◆ AIM
Copy nothing but the lines below running from the line containing "make_tail()" through the line containing "obj.matrix_world = Matrix.Identity(4)", both end lines included.

______________________________

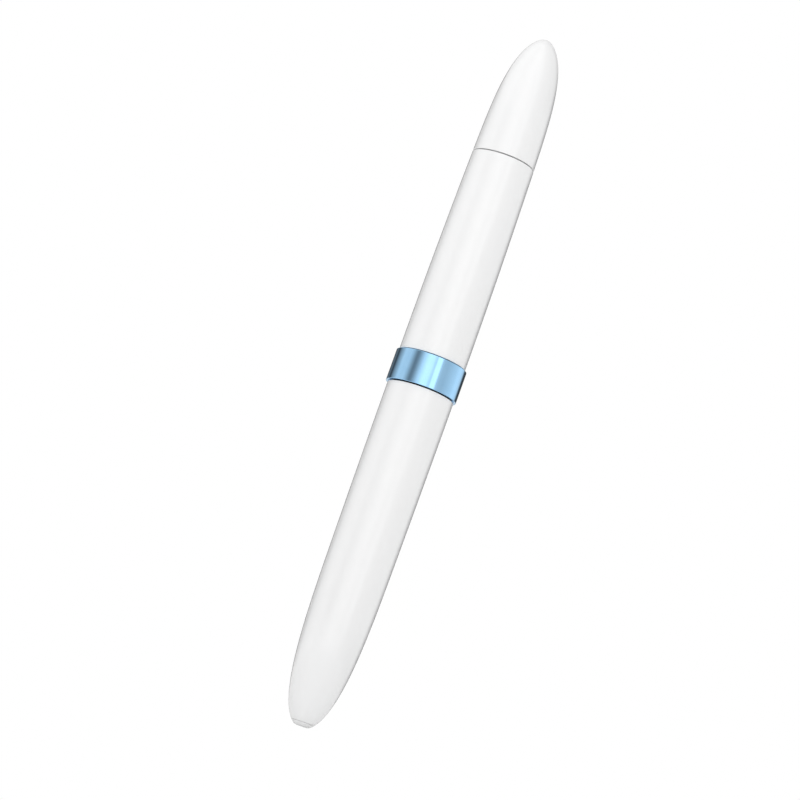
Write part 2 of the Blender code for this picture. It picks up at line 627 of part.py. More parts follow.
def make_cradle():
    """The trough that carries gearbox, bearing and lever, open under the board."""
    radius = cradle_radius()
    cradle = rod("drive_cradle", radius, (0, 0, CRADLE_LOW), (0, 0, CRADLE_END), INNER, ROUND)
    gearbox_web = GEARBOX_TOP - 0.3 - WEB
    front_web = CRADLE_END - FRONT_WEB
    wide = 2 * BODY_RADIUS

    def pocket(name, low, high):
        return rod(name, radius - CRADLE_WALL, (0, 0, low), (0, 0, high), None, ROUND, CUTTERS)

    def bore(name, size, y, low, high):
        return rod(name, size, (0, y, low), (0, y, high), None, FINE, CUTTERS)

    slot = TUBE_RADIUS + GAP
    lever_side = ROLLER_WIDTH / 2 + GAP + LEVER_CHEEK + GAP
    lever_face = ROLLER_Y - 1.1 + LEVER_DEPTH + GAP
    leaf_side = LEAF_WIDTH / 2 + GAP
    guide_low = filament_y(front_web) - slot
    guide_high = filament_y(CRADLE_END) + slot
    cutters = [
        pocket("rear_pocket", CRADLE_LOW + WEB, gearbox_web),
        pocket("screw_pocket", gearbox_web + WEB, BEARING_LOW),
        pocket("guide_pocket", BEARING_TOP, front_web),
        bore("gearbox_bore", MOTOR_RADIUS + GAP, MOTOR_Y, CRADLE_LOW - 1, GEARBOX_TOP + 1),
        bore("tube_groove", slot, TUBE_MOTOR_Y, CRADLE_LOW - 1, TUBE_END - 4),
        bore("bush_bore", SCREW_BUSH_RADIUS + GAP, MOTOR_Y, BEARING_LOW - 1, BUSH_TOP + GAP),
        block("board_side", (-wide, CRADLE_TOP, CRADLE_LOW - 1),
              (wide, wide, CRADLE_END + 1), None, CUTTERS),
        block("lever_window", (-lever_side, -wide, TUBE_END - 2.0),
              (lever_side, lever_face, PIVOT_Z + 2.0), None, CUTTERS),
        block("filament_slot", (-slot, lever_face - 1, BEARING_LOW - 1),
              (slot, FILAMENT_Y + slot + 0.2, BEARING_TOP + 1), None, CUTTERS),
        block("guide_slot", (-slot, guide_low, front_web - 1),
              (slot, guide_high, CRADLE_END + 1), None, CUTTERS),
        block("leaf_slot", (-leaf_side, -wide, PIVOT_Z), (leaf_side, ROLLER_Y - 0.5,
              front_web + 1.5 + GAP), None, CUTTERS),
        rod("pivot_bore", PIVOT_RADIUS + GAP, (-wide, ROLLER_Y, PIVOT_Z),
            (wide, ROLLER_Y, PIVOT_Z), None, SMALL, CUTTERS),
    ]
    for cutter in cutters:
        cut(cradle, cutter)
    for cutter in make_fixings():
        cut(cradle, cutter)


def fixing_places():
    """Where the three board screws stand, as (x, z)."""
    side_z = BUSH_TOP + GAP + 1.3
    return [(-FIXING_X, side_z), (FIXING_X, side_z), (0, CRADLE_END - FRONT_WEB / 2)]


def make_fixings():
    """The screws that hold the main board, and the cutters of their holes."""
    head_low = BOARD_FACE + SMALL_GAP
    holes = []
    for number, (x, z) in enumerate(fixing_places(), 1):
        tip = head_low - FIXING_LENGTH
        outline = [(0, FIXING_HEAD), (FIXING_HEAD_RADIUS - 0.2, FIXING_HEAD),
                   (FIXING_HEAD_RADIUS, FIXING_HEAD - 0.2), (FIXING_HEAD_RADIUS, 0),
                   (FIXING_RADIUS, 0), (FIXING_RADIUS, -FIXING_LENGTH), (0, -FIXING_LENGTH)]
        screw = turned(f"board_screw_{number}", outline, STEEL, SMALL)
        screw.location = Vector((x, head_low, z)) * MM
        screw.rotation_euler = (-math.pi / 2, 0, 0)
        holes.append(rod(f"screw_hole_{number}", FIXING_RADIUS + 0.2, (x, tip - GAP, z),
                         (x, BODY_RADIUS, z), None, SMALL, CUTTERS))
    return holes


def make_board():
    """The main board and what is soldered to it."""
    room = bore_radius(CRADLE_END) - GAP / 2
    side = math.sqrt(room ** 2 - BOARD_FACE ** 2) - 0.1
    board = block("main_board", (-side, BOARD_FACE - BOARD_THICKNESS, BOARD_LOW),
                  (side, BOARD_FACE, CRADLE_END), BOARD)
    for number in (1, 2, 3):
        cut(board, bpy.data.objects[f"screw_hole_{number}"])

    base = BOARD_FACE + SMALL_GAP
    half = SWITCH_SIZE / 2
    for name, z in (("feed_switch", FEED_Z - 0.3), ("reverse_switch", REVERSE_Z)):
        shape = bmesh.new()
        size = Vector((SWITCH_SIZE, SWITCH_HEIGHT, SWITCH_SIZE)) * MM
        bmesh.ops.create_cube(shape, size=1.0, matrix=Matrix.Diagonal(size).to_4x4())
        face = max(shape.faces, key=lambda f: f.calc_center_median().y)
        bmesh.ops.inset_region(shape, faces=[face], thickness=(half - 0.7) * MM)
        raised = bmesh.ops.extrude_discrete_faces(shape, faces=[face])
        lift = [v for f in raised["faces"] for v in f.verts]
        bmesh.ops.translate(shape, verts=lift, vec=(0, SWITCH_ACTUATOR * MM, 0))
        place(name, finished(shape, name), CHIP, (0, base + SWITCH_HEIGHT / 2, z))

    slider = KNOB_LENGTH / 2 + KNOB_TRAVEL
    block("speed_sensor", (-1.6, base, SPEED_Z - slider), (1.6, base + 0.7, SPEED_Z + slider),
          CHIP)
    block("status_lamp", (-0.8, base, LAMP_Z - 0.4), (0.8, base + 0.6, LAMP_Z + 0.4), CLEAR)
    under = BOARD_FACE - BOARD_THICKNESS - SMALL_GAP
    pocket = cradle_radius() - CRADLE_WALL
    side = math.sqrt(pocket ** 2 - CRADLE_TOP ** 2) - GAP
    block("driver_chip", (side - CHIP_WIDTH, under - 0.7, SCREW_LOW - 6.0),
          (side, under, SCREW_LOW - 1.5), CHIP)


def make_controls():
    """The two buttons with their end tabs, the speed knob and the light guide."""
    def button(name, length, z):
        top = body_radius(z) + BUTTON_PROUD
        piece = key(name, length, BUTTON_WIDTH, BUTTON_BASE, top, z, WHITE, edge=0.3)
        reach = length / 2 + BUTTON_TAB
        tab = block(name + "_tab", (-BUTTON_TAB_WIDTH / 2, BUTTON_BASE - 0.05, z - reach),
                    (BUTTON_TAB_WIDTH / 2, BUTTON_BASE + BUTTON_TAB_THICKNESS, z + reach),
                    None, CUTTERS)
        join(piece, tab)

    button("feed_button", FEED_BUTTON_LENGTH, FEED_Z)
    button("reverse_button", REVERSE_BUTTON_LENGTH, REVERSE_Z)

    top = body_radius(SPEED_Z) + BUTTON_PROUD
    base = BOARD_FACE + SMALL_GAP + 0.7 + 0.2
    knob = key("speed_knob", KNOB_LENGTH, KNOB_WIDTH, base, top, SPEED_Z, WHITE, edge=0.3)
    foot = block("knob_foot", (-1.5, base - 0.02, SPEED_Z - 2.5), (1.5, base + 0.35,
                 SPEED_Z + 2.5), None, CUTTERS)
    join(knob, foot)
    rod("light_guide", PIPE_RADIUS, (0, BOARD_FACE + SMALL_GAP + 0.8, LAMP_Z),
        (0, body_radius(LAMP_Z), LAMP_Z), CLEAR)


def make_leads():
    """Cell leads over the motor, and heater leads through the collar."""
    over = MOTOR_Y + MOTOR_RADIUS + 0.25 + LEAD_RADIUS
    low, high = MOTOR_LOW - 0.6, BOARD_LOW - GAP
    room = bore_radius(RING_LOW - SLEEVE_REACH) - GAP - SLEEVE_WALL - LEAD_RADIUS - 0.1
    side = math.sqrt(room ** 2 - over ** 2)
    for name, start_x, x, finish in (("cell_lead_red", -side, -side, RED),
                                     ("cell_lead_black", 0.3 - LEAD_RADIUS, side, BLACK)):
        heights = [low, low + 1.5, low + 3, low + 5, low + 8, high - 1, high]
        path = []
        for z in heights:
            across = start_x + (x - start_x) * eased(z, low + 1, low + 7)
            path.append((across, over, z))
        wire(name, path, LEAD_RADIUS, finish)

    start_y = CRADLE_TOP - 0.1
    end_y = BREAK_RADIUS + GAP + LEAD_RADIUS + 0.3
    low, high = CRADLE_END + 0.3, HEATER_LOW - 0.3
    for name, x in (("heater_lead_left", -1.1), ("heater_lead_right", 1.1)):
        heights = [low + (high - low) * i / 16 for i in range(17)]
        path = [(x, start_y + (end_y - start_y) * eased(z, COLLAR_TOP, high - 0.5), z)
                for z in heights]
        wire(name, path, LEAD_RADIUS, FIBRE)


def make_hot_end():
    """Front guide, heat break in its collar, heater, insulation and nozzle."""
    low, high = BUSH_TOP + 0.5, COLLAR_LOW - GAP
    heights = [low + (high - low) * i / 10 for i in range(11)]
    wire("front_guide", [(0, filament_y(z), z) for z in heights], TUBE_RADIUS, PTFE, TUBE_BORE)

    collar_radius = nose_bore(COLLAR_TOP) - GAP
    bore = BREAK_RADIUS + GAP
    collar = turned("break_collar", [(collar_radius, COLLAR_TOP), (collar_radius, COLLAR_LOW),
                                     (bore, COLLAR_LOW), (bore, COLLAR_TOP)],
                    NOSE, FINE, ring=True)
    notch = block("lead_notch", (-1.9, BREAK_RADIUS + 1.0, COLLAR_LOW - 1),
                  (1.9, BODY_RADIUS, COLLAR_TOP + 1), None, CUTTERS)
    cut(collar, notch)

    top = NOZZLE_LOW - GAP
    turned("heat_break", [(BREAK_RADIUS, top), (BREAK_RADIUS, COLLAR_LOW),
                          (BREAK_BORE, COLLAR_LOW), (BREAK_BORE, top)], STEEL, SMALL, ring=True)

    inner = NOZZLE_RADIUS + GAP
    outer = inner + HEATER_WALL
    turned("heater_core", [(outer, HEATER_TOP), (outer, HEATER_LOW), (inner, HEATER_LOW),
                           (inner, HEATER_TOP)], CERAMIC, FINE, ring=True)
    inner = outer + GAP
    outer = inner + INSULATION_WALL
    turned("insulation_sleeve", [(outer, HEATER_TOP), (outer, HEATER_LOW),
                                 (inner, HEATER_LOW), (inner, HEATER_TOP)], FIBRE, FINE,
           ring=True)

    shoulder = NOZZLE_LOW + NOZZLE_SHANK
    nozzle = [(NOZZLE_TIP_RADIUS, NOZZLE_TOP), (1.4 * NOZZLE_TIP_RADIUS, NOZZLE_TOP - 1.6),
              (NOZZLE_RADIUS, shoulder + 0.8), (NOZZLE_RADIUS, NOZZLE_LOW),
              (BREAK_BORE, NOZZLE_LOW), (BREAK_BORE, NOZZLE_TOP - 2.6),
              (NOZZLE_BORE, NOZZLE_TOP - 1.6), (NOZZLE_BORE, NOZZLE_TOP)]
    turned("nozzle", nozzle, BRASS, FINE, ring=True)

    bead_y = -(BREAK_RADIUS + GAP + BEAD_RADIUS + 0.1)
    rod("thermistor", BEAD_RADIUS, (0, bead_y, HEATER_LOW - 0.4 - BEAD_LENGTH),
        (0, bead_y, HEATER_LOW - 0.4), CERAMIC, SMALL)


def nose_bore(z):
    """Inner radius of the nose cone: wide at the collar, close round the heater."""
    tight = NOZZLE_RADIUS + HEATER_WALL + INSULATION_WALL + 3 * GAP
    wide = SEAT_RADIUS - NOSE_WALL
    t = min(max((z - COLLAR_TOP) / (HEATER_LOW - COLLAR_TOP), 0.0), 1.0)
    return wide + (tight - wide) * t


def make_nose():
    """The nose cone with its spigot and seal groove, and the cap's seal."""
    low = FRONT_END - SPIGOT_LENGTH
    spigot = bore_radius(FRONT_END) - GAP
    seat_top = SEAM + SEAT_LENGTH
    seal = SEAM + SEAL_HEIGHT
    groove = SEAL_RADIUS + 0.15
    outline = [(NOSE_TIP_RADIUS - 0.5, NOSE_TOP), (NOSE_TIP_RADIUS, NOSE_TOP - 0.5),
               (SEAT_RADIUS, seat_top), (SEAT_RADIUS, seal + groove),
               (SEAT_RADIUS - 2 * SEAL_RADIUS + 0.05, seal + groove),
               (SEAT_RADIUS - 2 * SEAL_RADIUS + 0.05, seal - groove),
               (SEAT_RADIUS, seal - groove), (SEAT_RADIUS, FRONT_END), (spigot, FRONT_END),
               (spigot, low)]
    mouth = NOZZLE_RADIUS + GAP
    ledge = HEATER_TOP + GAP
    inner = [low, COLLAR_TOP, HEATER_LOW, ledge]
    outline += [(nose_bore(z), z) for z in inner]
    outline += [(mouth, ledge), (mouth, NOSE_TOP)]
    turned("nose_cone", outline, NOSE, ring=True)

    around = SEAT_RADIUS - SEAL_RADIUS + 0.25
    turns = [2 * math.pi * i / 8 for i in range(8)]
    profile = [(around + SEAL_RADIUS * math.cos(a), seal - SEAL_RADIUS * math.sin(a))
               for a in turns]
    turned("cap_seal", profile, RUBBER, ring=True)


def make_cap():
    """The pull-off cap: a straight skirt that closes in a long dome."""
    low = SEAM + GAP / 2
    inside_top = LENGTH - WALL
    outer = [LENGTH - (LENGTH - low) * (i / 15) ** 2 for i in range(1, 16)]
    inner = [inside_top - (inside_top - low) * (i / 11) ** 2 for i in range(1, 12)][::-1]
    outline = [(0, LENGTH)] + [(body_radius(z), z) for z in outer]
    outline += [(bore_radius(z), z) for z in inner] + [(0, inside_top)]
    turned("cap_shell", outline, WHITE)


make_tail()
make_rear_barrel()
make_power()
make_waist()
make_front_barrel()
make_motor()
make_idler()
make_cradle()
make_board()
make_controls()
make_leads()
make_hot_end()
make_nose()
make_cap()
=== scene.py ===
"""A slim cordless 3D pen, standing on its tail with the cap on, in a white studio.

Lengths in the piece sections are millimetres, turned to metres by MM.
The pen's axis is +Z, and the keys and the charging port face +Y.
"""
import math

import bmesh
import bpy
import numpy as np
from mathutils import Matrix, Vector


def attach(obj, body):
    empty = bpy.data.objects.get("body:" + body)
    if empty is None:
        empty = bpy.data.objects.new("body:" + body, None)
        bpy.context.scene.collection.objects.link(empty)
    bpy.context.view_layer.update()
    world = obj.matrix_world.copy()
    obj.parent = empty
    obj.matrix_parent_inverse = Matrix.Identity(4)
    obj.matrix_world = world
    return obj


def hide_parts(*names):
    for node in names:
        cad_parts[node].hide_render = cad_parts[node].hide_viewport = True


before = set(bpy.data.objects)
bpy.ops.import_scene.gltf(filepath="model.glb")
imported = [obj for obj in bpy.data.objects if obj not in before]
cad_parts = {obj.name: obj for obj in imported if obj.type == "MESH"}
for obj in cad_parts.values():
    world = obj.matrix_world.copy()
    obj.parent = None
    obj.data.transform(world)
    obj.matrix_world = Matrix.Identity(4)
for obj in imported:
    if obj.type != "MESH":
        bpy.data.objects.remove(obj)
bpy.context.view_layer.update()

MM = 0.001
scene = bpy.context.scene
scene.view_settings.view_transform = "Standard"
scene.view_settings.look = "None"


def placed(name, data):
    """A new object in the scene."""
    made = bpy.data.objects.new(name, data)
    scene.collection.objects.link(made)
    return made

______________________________

◆ TASK RESPONSE
make_tail()
make_rear_barrel()
make_power()
make_waist()
make_front_barrel()
make_motor()
make_idler()
make_cradle()
make_board()
make_controls()
make_leads()
make_hot_end()
make_nose()
make_cap()
=== scene.py ===
"""A slim cordless 3D pen, standing on its tail with the cap on, in a white studio.

Lengths in the piece sections are millimetres, turned to metres by MM.
The pen's axis is +Z, and the keys and the charging port face +Y.
"""
import math

import bmesh
import bpy
import numpy as np
from mathutils import Matrix, Vector


def attach(obj, body):
    empty = bpy.data.objects.get("body:" + body)
    if empty is None:
        empty = bpy.data.objects.new("body:" + body, None)
        bpy.context.scene.collection.objects.link(empty)
    bpy.context.view_layer.update()
    world = obj.matrix_world.copy()
    obj.parent = empty
    obj.matrix_parent_inverse = Matrix.Identity(4)
    obj.matrix_world = world
    return obj


def hide_parts(*names):
    for node in names:
        cad_parts[node].hide_render = cad_parts[node].hide_viewport = True


before = set(bpy.data.objects)
bpy.ops.import_scene.gltf(filepath="model.glb")
imported = [obj for obj in bpy.data.objects if obj not in before]
cad_parts = {obj.name: obj for obj in imported if obj.type == "MESH"}
for obj in cad_parts.values():
    world = obj.matrix_world.copy()
    obj.parent = None
    obj.data.transform(world)
    obj.matrix_world = Matrix.Identity(4)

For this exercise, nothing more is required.